- Usibelli Location within the state of Alaska
- Coordinates: 63°51′41″N 148°46′49″W﻿ / ﻿63.86139°N 148.78028°W
- Country: United States
- State: Alaska
- Borough: Denali

Government
- • Borough mayor: Christopher Noel
- • State senator: George Rauscher (R)
- • State rep.: Kevin McCabe (R)
- Elevation: 1,654 ft (504 m)
- Time zone: UTC-9 (Alaska (AKST))
- • Summer (DST): UTC-8 (AKDT)
- GNIS feature ID: 1411590

= Usibelli, Alaska =

Unincorporated community in the state of Alaska, United States

Usibelli is an unincorporated community in Denali Borough, Alaska, United States, 5 miles (8 km) east of Healy. Its elevation is 1,654 feet (504 m). The community is named for the Usibelli Coal Mine; located near the community, the mine is the chief economic enterprise in the area.

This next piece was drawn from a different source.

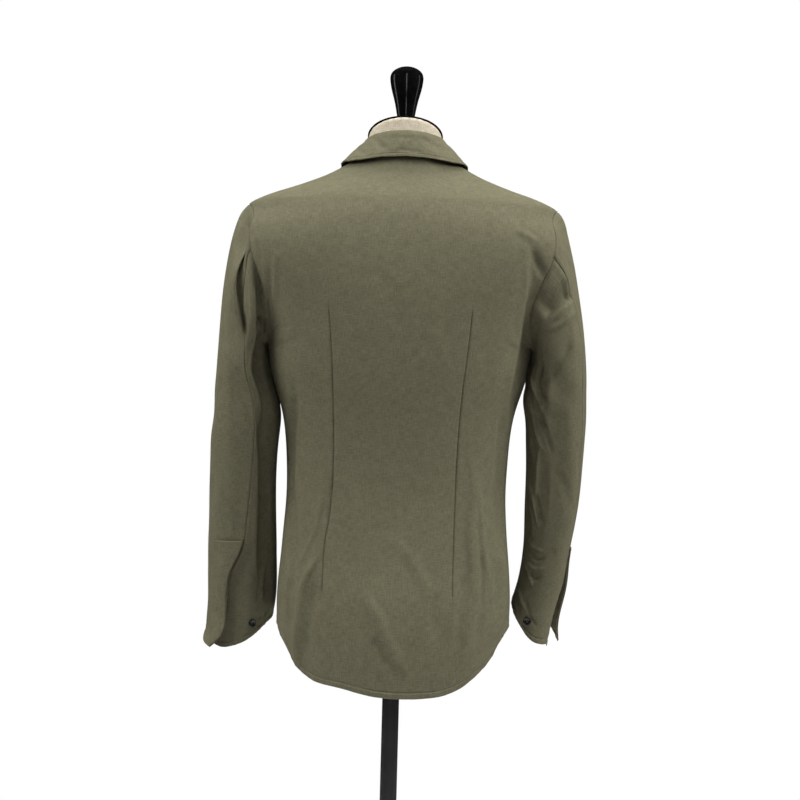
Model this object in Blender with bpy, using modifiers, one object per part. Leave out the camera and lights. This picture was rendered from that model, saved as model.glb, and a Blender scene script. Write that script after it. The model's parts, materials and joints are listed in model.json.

With its large deposits and its status as the only coal mine in the state, Usibelli Coal Mine has long been prominent; it is a primary supplier for coal-fired power plants in the Fairbanks area and in southern Alaska, and it exports coal to South Korea and Chile. In recent years, the mine has stood to benefit from efforts for American energy independence; a bill in the United States Senate in 2008 was amended to encourage conversion of coal into liquid fuels for the use of the United States Air Force.